Contrôle de soi et inclusion

« La pratique du karaté a de nombreuses vertus pour eux, explique Mathieu Rénier. Il y a d’abord et avant tout un bienfait physique. Il faut savoir que cette population handicapée connaît un taux de surpoids et d’obésité supérieur à la moyenne. Ensuite, cela leur permet à tous une meilleure maîtrise de leur corps, de leurs émotions – ceux qui participent aux séances de karaté sont comparativement plus calmes que leurs congénères, mais aussi du rapport à l’autre. Certains sont autistes et le contact est un vrai défi. Le karaté les aide beaucoup en cela. Enfin, ces séances sont une manière de les enrichir dans le domaine du lien social et de l’inclusion. Le club organise un repas collectif à chaque fin de saison et ils sont systématiquement invités. Pour eux qui sont habitués à peu sortir, ce genre de moments est un événement qu’ils ne louperaient pour rien au monde. »
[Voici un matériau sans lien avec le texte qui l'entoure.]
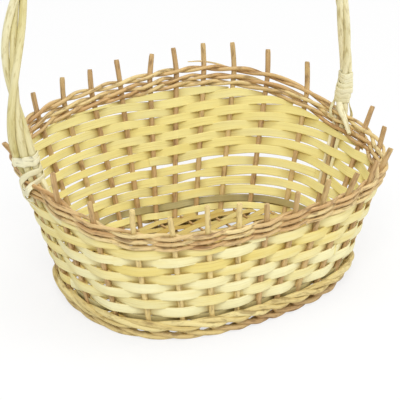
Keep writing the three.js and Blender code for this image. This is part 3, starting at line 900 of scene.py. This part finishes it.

Une formidable réussite d’éducation et d’inclusion par le karaté sur laquelle Christian Campot a surfé pour organiser, depuis plusieurs années, un stage annuel de découverte du karaté. « Avec Denis et les professeurs des clubs de La Rochefoucauld et Chauvigny (Vienne), nous convions une centaine d’adolescents, âgés de treize à seize ans, des établissements spécialisés de la Charente. Nous mettons en place quatre ateliers (poings, pieds, combats et ludique). » Un projet global remarqué dont les échos dépassent dorénavant le seul cadre institutionnel. « Des parents d’enfants handicapés hors structure me contactent désormais pour inscrire leurs enfants directement à mes cours. Depuis septembre, ils sont cinq à pratiquer avec les valides. Car le principal objectif est finalement bien là : le droit à l’indifférence. » Un pari d’ores et déjà gagné au club de karaté d’Angoulême Soyaux.